There is a third win just inside the top 60, enough for a decent top-25 resume, but how does that compare to the schedules SO FAR of Oklahoma, Auburn, and LSU?
#15 Florida St.
#31 Air Force
Let’s stop right there. That’s already three opponents better than Boise St.’s best opponent. Iowa St. is also inside the top 50, ahead of Toledo. I don’t think either win is impressive, but even if we cancel out those, that’s still three opponents better than Boise St. best two opponents. And Florida St. and Texas aren’t even close. I don’t see any logical basis for not putting Oklahoma ahead of Boise St.

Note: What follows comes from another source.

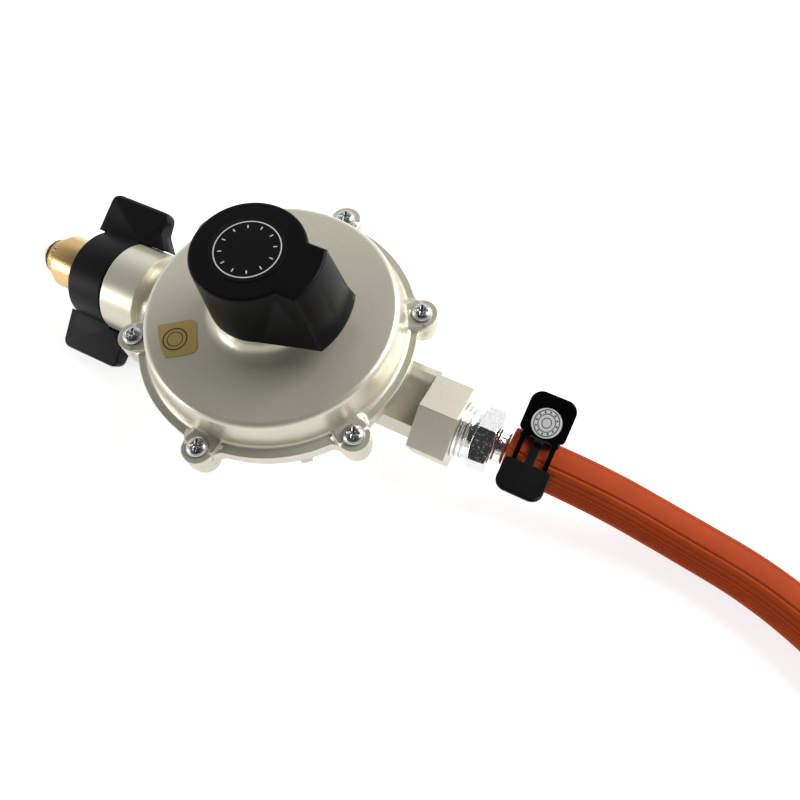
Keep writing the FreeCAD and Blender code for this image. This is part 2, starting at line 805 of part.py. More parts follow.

To go back to Oregon for a second, when we add in Cincinnati, that’s a total of 5 Oklahoma opponents better than Oregon’s second-best opponent.
#20 Mississippi St.
#21 North Carolina
#25 West Virginia
That’s four opponents better than Oregon’s second-best and Boise’s best. Call me crazy, but I think 4 wins against #20 to #30, one at a neutral site, one on the road, is more impressive than 1 win against #10 to #20 at home. As mentioned, Tennessee is in the 70s in A&H, Vanderbilt is #82. Last week, LSU beat a I-AA team.
#20 Mississippi St.
#22 South Carolina
That’s four better than Oregon’s second-best or Boise’s third-best. Also three better than Boise’s best.
I could take either side of the Boise vs. Oregon debate, but either of them vs. LSU, Auburn, or Oklahoma, I’m sorry, I don’t see an argument there. Since we have opinion polls involved (I’d be happy if we didn’t, assuming it’s a transparent, relatively easy-to-follow rating system), I don’t have a problem with pollsters considering margin of victory if it’s a close call, but there should be a close call first, and there just isn’t.
There is also the strategy of attacking the results of teams that are beaten by the big three (in my view and that of many objective sources). Tennessee almost lost to UAB, for instance. Colorado beat Georgia, who easily beat Tennessee. I think this does more harm to Oregon since Tennessee is higher on their list, but just as an example.
So let’s look at Stanford then and see how #12 their worst result looks. Beat USC with a field goal at the end of the game, just like the Washington Huskies did the week before. Washington, by the way, lost to 2-5 BYU. USC at #27 in A&H is Stanford’s best win, by the way, followed by Notre Dame at #34. Auburn and Oklahoma each have three wins higher than that, and LSU has four.
I’m not saying Stanford is a bad team by any stretch, but the point is you can over-analyze pretty much any team, especially as the season continues, to make them look bad. Also, if that’s all you have to hang your hat on, you don’t deserve to be #1 in the country. It’s good, but it’s not enough.